Repeat the lines below exactly as written, please, from the line with "amber, nose_satin, plain)" to the line with "obj.matrix_parent_inverse = Matrix.Identity(4)", both lines included, and no others.

+++++

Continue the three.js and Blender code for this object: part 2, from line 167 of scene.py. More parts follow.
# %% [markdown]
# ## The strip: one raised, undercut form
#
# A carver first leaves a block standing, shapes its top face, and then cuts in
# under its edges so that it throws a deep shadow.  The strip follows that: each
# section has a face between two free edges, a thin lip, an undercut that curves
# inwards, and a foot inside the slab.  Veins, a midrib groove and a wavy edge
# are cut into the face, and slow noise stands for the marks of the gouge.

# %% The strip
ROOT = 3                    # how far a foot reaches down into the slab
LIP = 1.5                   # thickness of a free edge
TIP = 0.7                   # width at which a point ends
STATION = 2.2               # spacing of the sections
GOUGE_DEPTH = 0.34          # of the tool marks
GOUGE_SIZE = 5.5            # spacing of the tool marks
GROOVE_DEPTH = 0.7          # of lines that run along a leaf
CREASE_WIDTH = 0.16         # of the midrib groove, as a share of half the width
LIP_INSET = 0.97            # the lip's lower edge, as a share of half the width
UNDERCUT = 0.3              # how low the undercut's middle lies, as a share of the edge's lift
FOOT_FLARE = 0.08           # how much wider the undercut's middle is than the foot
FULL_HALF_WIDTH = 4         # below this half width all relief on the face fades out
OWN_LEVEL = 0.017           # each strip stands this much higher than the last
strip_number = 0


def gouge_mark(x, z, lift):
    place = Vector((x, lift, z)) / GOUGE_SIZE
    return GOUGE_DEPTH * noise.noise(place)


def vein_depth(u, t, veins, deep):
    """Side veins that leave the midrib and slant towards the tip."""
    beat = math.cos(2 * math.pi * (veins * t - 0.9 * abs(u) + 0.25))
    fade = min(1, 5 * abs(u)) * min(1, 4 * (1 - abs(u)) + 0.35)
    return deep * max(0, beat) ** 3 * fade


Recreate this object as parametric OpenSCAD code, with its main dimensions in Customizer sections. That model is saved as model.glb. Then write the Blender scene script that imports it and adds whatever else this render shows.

+++++

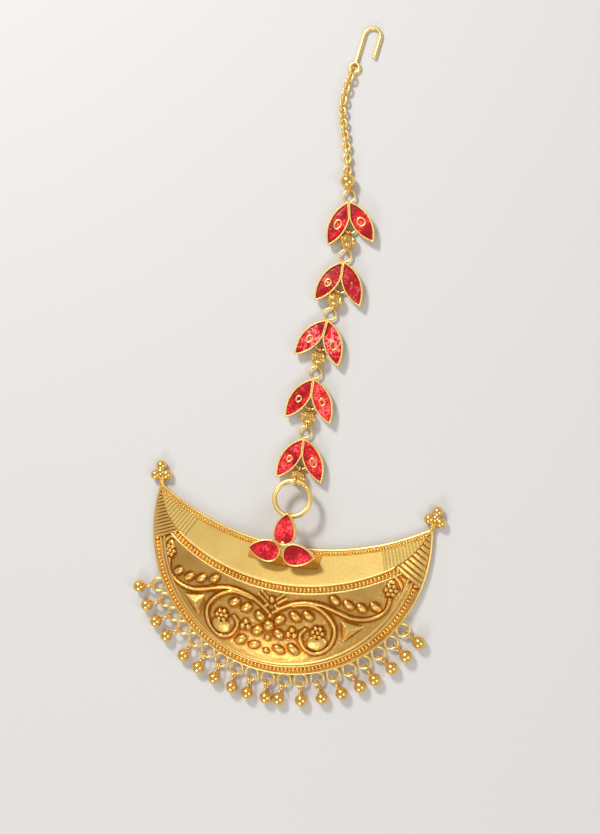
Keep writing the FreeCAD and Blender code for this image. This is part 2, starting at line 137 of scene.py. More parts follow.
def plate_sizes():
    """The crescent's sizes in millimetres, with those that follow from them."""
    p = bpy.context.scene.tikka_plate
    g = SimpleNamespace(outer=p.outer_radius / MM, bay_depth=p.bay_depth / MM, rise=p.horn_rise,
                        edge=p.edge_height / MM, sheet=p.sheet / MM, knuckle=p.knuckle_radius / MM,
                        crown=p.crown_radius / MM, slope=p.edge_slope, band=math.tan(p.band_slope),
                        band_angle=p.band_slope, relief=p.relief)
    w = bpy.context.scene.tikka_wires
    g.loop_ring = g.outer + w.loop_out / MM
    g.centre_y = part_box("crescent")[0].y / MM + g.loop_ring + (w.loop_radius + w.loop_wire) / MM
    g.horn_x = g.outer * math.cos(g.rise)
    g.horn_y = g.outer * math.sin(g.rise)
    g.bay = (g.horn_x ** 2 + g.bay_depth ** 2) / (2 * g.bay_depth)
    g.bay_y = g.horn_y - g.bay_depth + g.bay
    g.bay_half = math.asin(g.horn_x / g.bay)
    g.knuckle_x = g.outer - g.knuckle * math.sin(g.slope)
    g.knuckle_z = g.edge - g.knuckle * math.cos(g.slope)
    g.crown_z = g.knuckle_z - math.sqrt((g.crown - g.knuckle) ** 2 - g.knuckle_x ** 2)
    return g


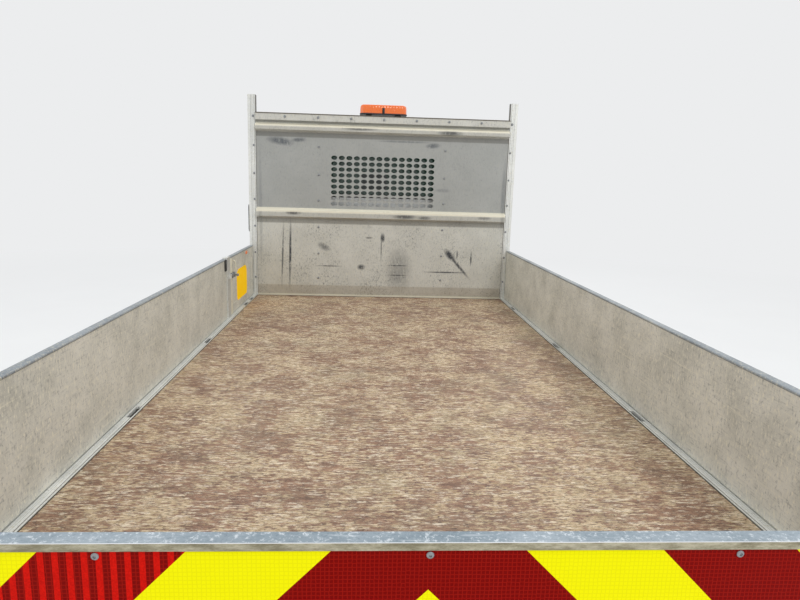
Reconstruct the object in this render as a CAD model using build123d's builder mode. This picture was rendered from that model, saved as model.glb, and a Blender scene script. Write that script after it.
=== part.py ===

+++++

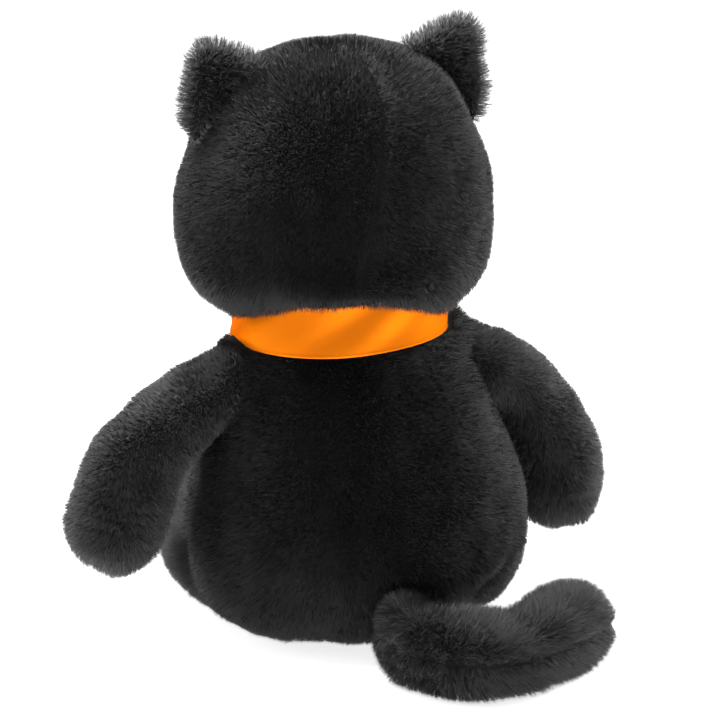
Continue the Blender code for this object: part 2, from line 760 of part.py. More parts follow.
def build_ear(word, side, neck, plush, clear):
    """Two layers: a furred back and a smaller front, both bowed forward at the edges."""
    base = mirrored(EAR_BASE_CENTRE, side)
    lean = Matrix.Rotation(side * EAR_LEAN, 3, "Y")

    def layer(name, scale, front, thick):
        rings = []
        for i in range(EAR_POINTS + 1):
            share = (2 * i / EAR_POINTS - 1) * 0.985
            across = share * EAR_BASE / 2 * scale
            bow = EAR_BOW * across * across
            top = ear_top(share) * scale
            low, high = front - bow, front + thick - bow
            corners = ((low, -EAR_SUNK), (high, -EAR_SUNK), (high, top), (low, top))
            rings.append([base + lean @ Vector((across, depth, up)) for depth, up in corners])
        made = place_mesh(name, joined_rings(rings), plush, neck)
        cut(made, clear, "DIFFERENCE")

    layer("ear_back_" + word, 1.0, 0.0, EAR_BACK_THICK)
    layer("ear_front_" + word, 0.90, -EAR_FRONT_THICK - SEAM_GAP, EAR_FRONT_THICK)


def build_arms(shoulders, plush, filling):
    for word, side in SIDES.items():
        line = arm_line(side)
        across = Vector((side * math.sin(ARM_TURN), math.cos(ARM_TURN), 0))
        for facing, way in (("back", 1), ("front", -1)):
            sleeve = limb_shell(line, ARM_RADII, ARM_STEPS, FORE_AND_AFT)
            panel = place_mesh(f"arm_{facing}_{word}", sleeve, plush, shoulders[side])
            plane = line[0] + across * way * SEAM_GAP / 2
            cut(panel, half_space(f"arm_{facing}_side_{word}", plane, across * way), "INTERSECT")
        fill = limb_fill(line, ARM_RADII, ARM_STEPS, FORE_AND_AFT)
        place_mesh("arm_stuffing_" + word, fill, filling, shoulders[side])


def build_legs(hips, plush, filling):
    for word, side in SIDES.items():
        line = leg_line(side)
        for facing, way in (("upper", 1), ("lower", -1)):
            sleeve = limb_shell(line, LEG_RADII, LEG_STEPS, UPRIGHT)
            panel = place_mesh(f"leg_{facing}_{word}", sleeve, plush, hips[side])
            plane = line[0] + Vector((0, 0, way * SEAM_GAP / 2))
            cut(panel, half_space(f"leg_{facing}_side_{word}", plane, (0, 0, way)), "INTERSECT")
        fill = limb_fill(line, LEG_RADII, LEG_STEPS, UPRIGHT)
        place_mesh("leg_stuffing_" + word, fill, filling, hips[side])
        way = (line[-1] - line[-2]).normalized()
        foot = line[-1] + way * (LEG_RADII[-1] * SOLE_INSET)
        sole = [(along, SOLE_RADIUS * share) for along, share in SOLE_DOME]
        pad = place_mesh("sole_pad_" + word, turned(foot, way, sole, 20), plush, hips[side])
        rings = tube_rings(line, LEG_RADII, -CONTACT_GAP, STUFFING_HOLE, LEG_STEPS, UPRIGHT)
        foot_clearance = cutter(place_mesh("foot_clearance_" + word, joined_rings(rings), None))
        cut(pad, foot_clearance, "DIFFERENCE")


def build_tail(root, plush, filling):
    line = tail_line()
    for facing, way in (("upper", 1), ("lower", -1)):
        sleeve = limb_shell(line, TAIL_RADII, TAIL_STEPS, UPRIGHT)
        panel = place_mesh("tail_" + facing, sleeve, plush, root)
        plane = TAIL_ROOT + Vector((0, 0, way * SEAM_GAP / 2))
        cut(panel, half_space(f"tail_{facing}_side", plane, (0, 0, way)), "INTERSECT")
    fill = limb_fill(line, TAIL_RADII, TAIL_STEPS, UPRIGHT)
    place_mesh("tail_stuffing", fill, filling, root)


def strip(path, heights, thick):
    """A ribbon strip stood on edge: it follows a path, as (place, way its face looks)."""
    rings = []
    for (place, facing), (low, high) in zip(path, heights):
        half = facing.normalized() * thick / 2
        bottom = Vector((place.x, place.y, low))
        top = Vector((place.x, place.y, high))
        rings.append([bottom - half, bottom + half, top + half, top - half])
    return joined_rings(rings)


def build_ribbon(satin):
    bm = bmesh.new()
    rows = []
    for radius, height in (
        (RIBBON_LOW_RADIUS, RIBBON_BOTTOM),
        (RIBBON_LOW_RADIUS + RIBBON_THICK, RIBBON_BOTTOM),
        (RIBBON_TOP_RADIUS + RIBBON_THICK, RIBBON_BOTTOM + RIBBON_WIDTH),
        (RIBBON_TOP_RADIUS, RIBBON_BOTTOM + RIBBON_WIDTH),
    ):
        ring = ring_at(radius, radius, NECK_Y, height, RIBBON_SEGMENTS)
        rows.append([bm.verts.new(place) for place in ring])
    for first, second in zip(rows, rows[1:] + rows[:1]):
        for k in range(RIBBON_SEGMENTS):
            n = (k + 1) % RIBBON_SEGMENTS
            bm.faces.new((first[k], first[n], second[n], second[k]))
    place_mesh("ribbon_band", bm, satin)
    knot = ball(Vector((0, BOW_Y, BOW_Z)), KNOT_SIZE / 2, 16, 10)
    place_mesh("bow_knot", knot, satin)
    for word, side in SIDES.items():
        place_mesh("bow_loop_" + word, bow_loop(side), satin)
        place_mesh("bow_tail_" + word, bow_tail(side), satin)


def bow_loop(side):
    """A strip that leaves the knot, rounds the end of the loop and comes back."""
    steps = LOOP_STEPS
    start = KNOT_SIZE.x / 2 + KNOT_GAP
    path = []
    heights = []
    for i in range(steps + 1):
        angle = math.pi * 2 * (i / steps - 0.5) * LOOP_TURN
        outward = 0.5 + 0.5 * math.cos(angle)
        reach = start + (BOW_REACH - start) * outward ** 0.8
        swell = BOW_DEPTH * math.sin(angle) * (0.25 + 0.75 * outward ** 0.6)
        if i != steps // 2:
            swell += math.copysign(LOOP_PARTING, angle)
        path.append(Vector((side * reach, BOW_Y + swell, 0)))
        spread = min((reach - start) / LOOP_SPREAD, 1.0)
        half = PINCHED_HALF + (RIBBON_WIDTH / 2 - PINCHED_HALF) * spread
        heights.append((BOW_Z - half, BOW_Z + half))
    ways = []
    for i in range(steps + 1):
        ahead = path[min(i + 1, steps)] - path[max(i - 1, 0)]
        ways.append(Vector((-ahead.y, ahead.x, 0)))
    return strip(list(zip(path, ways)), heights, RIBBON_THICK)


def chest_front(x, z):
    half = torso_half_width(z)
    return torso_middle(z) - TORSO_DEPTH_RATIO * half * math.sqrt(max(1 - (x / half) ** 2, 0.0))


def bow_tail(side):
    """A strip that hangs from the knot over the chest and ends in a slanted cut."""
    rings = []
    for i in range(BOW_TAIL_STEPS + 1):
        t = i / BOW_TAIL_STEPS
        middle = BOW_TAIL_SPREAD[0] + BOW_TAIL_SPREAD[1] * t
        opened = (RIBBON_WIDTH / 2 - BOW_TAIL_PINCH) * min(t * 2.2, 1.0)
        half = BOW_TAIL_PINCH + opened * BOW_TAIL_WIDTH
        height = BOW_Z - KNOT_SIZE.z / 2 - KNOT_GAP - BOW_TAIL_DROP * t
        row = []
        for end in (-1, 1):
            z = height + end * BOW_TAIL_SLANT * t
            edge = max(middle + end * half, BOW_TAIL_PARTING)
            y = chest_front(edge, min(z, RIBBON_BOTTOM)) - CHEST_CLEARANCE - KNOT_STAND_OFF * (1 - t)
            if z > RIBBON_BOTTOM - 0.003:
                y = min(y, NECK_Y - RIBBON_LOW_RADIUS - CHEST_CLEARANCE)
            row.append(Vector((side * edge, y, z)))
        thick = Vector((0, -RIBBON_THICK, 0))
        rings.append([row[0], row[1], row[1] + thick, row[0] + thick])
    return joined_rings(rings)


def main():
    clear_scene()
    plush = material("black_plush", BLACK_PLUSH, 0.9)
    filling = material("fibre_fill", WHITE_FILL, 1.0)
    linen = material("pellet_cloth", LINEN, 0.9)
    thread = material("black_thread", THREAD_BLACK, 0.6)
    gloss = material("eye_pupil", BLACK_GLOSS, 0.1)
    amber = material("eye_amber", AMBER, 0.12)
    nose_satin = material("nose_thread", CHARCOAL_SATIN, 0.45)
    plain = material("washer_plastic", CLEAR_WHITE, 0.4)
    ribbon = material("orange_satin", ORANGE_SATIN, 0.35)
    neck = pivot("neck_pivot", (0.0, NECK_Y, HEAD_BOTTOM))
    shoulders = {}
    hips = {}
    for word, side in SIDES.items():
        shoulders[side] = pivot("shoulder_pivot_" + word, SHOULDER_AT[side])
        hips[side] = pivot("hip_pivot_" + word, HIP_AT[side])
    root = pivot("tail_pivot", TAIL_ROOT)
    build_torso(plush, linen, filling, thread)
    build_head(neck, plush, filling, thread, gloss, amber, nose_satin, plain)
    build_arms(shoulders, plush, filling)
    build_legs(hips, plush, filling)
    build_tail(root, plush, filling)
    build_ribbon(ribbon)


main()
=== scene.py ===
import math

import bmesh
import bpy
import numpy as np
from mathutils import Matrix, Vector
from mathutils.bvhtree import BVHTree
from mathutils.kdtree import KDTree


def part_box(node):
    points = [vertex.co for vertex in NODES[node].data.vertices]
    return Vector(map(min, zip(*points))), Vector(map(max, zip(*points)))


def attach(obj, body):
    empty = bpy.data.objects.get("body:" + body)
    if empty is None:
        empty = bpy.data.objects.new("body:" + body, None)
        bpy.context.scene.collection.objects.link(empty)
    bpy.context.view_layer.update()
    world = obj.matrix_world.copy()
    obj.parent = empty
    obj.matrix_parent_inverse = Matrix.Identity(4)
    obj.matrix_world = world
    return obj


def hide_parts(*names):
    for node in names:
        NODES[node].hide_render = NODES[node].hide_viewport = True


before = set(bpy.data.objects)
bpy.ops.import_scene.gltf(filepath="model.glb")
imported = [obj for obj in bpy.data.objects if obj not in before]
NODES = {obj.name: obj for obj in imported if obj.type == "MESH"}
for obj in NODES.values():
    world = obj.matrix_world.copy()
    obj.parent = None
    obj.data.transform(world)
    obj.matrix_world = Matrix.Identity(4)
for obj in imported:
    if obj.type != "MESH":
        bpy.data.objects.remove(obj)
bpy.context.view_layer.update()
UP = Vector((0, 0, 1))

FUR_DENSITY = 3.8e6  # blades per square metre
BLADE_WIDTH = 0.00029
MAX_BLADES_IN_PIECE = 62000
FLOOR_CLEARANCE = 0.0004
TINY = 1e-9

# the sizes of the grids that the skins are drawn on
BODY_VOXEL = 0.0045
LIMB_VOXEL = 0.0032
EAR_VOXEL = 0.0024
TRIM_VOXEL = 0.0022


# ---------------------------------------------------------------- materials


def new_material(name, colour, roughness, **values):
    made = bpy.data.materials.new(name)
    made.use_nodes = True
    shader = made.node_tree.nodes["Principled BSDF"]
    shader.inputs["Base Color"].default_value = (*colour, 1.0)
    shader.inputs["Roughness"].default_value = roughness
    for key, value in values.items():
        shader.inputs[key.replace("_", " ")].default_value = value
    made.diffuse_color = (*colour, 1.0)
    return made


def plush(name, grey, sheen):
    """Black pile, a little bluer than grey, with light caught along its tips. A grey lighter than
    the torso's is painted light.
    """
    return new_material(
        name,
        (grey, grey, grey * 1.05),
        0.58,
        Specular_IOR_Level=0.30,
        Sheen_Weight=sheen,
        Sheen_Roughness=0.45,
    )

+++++

Written response:
    build_head(neck, plush, filling, thread, gloss, amber, nose_satin, plain)
    build_arms(shoulders, plush, filling)
    build_legs(hips, plush, filling)
    build_tail(root, plush, filling)
    build_ribbon(ribbon)


main()
=== scene.py ===
import math

import bmesh
import bpy
import numpy as np
from mathutils import Matrix, Vector
from mathutils.bvhtree import BVHTree
from mathutils.kdtree import KDTree


def part_box(node):
    points = [vertex.co for vertex in NODES[node].data.vertices]
    return Vector(map(min, zip(*points))), Vector(map(max, zip(*points)))


def attach(obj, body):
    empty = bpy.data.objects.get("body:" + body)
    if empty is None:
        empty = bpy.data.objects.new("body:" + body, None)
        bpy.context.scene.collection.objects.link(empty)
    bpy.context.view_layer.update()
    world = obj.matrix_world.copy()
    obj.parent = empty
    obj.matrix_parent_inverse = Matrix.Identity(4)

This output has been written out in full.